Усилие, потребовавшееся для того, чтобы натянуть рубашку, вызвало у Лайонела головокружение и одышку. Потом, с трудом нагнувшись, он ухитрился надеть на себя ботинки и, оглядевшись вокруг в поисках пиджака, – или он вчера был в смокинге? – не обнаружил его. Очевидно, остальные части его туалета еще не высохли. Хотя Лайонел не привык ужинать в одной рубашке, это все-таки лучше, чем принимать пишу в постели. Правда, плечо и голова болели так сильно, что аппетита не было никакого.
Однако вежливость, а также и любопытство требовали незамедлительно появиться за столом. Открыв дверь, Лайонел вышел в коридор. Главная лестница спускалась в выложенный каменными плитами центральный холл. В нем не было ни души.
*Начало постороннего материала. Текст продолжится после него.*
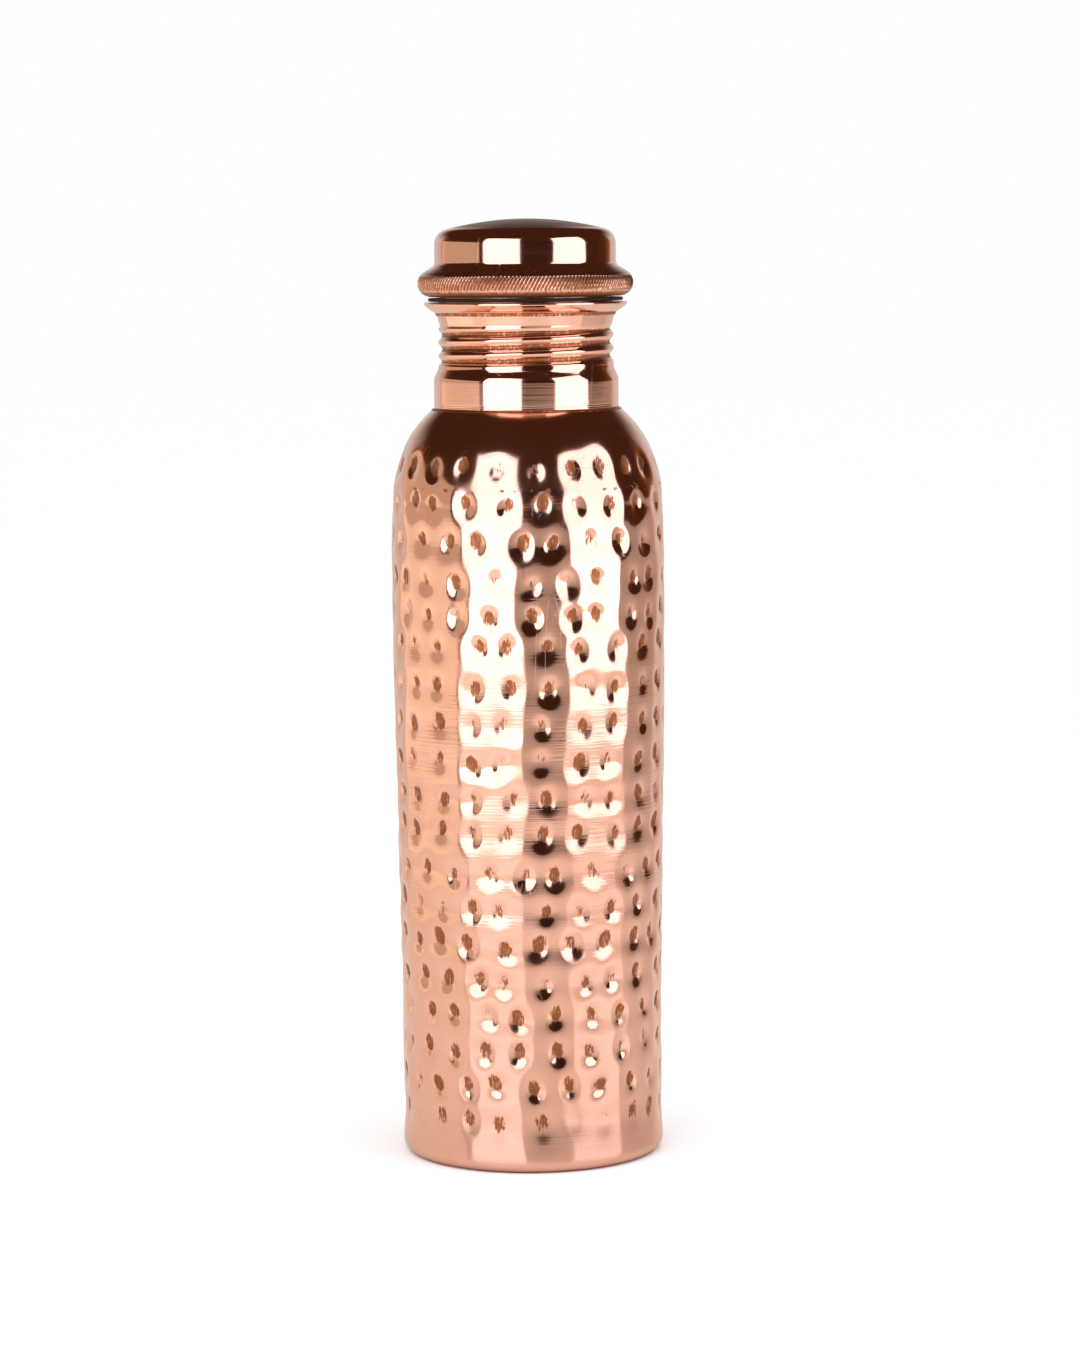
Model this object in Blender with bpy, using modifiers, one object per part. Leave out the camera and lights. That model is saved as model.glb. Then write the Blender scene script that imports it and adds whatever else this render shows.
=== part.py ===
"""A hammered copper water bottle with a screw cap.

Every piece is turned about the Z axis from the outline of its outer side, because
the real ones are spun or drawn from sheet. The bottle is four pieces of sheet and a
lip ring, brazed together. The cap is two pieces of sheet with a loose gasket. The
screw thread is rolled through the walls of the neck and of the cap's sleeve.

Lengths are in metres, +Z is up, and the bottle stands on Z = 0 with its axis on Z.
"""

import math

import bpy

# Sheet and fits
SHEET = 0.0006            # thickness of the copper sheet
GAP = 0.0003              # joint gap between two pieces that touch or are brazed
THREAD_GAP = 0.00045      # radial clearance between the two threads
ROUND_STEPS = 48          # facets round every turned piece

# Barrel
FOOT_RADIUS = 0.03725     # outer radius just above the foot
SWELL = 0.0016            # how much wider the barrel is at its widest place
SWELL_HEIGHT = 0.166      # height of the widest place
TOP_TAPER = 0.00035       # how much the radius falls again below the shoulder
BARREL_HEIGHT = 0.186     # where the shoulder's curve starts
FOOT_CORNER = 0.0034      # outer radius of the rounded foot
FOOT_FLANGE = 0.0045      # width of the flat ring that the bottle stands on

# Base pan
PAN_SKIRT = 0.006         # height of the pan's upright rim
PAN_RIM = 0.005           # width of the pan's flat rim
PAN_RISE = 0.0035         # how far the middle is dished up

# Shoulder
SHOULDER_CURVE = 0.0348   # radius of the shoulder's curve
SEAM_RISE = 0.005         # height of the barrel's upper edge above BARREL_HEIGHT
SEAM_LAP = 0.005          # how deep the shoulder's joggled rim sits in the barrel

# Neck collar
NECK_RADIUS = 0.02615     # outer radius of the plain collar
NECK_TUCK = 0.003         # how far the collar reaches down inside the shoulder
PLAIN_HEIGHT = 0.0062     # height of the plain band above the shoulder
DRAW_HEIGHT = 0.0057      # height over which the collar is drawn in to the thread
THREAD_RADIUS = 0.02485   # outer radius of the neck over the crests of its thread
THREAD_HEIGHT = 0.0118    # height of the neck's threaded stretch
THREAD_PITCH = 0.00385
THREAD_DEPTH = 0.00115
THREAD_START = 0.0048     # a crest's height above the thread's lower end, on +X
RUN_OUT = 0.0015          # height over which a groove fades into the plain wall
BAND_STEP = 0.00055       # how much wider the band above the thread is
BAND_HEIGHT = 0.0061      # height of the band, up to the mouth

# Lip ring
LIP_WIDTH = 0.00325       # how far the lip stands out from the band
LIP_EDGE = 0.0008         # height of its upright rim
LIP_DROP = 0.0029         # height of the whole ring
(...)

Остановившись, чтобы отдышаться, и взглянув на расписанный потолок, баронет вдруг ощутил странное чувство, будто находится здесь не в первый раз. Действительно ли ему уже доводилось видеть изображенные на потолке батальные сцены? Или это просто смутные воспоминания человека, скользнувшего по ним взглядом в полубессознательном состоянии?
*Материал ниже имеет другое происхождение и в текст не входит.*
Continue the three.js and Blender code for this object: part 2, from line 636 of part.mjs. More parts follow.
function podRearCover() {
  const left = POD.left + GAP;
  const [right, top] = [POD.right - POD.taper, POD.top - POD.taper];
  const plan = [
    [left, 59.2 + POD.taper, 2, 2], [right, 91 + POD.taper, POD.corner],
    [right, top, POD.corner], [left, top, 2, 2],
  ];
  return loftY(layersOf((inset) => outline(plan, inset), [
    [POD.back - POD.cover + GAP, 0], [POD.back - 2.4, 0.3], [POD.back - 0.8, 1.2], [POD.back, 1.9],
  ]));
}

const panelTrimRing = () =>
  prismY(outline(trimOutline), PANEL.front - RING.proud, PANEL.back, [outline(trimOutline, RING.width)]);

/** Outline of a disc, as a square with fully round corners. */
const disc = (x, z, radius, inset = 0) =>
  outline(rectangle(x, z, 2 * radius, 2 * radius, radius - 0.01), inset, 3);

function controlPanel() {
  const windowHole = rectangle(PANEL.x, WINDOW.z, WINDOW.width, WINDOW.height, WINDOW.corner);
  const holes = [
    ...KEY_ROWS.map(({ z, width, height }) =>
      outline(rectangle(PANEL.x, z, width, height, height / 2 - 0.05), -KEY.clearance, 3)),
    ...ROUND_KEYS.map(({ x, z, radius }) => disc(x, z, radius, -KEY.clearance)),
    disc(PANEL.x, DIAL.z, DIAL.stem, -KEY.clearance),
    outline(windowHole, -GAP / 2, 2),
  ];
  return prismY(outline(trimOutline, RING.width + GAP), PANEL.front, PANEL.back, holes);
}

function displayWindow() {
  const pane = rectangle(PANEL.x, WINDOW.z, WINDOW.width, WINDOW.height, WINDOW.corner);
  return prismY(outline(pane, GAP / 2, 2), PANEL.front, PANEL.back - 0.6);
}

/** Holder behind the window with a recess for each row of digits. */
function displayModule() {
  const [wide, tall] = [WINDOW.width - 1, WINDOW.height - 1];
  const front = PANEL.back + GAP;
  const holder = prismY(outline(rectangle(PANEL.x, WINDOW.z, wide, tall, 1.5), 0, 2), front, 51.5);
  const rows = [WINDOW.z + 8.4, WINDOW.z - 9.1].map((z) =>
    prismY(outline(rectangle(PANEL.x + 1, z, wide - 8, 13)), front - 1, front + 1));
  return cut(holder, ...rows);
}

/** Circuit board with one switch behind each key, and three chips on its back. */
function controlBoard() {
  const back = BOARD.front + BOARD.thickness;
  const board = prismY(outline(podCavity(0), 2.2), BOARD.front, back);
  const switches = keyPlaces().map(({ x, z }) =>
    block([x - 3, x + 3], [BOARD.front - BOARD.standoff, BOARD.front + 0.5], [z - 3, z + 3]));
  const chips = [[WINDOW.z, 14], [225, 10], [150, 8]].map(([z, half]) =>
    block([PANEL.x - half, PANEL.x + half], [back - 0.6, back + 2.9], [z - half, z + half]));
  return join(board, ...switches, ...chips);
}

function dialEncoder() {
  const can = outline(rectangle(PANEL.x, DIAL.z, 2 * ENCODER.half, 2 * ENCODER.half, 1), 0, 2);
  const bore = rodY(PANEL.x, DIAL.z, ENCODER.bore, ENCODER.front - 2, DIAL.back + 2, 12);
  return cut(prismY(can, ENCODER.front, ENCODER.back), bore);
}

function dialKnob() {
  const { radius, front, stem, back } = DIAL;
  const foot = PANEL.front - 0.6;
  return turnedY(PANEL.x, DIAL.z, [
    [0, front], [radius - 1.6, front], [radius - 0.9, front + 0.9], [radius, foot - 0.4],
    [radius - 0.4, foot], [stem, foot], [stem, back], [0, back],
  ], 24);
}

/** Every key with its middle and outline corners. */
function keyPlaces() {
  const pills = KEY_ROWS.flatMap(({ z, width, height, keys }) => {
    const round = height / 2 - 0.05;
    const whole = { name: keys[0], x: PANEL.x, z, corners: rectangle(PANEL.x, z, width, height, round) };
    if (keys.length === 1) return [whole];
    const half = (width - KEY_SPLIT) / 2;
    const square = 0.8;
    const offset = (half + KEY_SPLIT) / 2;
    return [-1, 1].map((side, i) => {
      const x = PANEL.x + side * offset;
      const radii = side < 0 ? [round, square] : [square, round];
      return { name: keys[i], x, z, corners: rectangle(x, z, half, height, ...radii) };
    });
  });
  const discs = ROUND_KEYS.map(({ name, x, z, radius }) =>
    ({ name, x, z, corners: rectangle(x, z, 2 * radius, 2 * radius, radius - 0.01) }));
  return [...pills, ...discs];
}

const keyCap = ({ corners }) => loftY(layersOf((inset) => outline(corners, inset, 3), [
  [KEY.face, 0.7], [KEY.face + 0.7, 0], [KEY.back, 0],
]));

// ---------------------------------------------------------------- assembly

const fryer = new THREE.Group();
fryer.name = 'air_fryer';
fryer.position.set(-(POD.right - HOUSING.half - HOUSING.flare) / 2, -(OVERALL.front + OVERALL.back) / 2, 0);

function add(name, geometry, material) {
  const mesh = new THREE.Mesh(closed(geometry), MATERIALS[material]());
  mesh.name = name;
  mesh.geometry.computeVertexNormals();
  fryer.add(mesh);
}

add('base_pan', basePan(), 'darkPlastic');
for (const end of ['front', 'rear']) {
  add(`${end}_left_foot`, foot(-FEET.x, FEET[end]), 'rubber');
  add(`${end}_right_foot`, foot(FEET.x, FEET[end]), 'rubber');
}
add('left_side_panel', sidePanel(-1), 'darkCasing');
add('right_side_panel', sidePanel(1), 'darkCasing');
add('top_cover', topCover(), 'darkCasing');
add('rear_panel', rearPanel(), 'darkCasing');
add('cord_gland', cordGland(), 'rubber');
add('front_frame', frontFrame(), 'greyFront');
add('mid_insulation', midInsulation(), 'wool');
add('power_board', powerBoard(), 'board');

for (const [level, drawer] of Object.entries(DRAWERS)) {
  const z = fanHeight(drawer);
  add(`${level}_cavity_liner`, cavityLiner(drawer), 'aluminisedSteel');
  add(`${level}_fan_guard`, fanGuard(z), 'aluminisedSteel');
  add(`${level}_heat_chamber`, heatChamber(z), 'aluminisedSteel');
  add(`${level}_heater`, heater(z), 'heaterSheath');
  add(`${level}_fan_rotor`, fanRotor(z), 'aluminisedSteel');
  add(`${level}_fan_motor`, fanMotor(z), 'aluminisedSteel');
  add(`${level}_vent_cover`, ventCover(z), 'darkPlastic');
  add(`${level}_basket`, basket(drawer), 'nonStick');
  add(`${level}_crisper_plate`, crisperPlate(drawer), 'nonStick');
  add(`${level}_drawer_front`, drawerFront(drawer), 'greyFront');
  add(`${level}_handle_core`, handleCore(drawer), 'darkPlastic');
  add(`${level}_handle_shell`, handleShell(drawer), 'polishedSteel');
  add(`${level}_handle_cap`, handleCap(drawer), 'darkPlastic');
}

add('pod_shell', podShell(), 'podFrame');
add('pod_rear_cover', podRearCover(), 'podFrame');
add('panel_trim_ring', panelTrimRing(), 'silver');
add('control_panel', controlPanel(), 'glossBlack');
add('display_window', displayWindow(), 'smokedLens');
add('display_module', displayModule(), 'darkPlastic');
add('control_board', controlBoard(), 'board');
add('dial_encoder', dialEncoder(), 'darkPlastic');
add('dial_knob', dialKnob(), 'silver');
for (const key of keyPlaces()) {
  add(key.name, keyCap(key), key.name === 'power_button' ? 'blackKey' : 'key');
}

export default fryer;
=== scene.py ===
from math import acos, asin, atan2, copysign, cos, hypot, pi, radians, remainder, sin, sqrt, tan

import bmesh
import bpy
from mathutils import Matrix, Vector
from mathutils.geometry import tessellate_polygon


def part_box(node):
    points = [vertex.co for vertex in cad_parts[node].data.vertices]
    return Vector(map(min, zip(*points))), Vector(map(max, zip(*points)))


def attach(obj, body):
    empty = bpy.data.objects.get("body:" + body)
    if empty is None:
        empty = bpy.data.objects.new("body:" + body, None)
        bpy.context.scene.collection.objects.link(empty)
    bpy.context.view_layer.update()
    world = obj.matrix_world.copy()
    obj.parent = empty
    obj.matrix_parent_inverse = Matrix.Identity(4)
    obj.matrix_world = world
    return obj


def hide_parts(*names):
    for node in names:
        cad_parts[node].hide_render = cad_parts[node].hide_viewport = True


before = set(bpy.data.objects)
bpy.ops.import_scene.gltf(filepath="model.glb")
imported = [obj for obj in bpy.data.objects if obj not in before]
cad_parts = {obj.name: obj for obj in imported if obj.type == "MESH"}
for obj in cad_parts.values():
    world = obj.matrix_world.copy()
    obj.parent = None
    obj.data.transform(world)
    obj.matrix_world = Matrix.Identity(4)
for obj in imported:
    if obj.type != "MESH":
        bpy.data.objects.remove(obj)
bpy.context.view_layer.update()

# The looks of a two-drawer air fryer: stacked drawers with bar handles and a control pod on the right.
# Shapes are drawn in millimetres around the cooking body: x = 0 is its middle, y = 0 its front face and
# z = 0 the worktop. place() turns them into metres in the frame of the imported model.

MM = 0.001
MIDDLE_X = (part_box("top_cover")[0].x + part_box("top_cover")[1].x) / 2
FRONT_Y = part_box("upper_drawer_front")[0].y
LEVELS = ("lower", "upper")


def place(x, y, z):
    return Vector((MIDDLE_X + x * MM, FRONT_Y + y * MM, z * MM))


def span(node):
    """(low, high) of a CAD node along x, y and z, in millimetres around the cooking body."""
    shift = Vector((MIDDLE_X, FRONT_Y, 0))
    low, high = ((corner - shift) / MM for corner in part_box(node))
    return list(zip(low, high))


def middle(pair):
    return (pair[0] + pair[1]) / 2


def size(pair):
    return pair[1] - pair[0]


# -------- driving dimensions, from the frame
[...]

Лишенный проводника, Лайонел вынужден был двинуться на звук голосов. Странное чувство не проходило, создавая ощущение нереальности происходящего. Оно не прошло и тогда, когда он вошел в большую столовую, в которой сходилась вся компания его похитителей – чистая и милая, как ангел, Элен, капризно хмурившаяся Мэри и неизменно мрачный Дик.
– Сэр, – сказала Элен, – вы выглядите несколько бледным. Может быть, вам не стоило вставать? – Будто во сне, Лайонел смотрел, как она с озабоченным лицом приближается к нему.
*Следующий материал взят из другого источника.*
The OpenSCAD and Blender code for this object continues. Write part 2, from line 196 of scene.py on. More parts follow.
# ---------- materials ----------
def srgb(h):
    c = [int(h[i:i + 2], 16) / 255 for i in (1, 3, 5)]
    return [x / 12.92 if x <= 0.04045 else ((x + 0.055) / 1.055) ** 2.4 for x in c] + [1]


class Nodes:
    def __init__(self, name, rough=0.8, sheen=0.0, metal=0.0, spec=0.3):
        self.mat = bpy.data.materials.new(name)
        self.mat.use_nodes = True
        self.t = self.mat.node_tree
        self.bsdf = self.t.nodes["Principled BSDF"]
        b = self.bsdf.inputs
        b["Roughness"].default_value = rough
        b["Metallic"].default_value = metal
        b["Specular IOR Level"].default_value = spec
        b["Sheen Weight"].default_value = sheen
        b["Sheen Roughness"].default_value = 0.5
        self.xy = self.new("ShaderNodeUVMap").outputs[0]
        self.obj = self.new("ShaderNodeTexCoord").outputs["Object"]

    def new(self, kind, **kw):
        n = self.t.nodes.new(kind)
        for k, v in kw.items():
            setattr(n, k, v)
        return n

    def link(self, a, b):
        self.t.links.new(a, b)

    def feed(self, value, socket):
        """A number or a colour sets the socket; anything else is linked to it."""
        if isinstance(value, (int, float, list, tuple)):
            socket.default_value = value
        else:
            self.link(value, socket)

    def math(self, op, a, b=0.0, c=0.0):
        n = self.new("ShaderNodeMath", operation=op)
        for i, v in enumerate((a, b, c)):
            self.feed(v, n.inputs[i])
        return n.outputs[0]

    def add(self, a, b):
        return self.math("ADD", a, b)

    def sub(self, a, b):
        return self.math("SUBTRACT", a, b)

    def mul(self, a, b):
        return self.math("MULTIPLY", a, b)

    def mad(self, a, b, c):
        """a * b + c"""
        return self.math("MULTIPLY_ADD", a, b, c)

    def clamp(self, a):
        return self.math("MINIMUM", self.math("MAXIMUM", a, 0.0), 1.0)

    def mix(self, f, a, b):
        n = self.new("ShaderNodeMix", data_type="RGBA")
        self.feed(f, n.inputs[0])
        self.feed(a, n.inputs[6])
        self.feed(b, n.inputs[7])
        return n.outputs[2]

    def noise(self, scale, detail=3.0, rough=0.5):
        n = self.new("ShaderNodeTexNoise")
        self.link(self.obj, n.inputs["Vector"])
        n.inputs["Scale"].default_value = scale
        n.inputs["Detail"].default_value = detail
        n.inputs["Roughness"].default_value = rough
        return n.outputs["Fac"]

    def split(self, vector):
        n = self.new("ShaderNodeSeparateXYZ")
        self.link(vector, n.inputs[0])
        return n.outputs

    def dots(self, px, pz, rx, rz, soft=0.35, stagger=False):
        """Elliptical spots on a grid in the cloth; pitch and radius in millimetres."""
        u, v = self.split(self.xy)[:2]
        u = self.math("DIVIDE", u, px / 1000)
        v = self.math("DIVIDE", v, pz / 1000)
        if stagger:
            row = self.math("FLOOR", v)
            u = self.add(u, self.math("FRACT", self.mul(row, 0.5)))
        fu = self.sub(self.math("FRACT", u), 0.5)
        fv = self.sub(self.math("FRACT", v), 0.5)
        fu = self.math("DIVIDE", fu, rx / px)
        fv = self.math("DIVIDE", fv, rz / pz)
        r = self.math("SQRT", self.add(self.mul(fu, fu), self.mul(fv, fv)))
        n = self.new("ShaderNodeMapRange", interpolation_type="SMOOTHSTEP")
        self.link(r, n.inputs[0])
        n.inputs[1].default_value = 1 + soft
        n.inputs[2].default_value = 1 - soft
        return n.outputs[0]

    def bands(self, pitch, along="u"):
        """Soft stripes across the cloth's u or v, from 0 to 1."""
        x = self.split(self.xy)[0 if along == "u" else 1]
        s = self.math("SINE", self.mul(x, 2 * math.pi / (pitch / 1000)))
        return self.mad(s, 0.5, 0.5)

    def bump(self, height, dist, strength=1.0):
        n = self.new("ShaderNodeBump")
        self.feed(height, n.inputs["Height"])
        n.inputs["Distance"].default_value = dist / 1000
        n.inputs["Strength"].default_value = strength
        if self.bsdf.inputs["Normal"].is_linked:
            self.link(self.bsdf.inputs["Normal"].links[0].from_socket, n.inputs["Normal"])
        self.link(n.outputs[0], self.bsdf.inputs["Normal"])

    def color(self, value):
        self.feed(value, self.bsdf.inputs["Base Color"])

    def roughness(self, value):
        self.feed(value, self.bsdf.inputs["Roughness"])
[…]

Волосы ее матово блестели в свете свечей, и ему захотелось коснуться их.
– С вами все в порядке?
Лайонел попытался кивнуть, но охватившая его слабость помешала сделать это.
– Нет, – еле выговорил он, прежде чем окружающий его мир опять окунулся в темноту.
Вот уже второй раз за эти два дня Элен с ужасом смотрела на то, как Лайонел Хартфорд, четвертый баронет Хоуп, валится на пол. Встав рядом с ним на колени, она приложила ладонь к его лбу. Худшие ее предположения оправдались.
– Он весь горит. Дик, отнеси его обратно наверх!
– Вот видишь, Элен! – недовольно воскликнула Мэри. – Не надо было привозить его сюда. Только взгляни на него.
Элен так и сделала, и сердце ее болезненно сжалось.
– Я о нем позабочусь, – прошептала она.
– Как знаешь. Я оставлю твой ужин, – пообещала сестра, – но его порцию придется съесть. Не пропадать же, в конце концов, добру.
– Разумеется, – ответила Элен на столь хладнокровное поведение сестры. Самым большим недостатком Мэри было то, что ее редко интересовало что-либо иное, кроме собственных желаний, однако она много перенесла в последние годы, и это, несколько эгоистичное, внимание к себе и будущему ребенку можно было простить.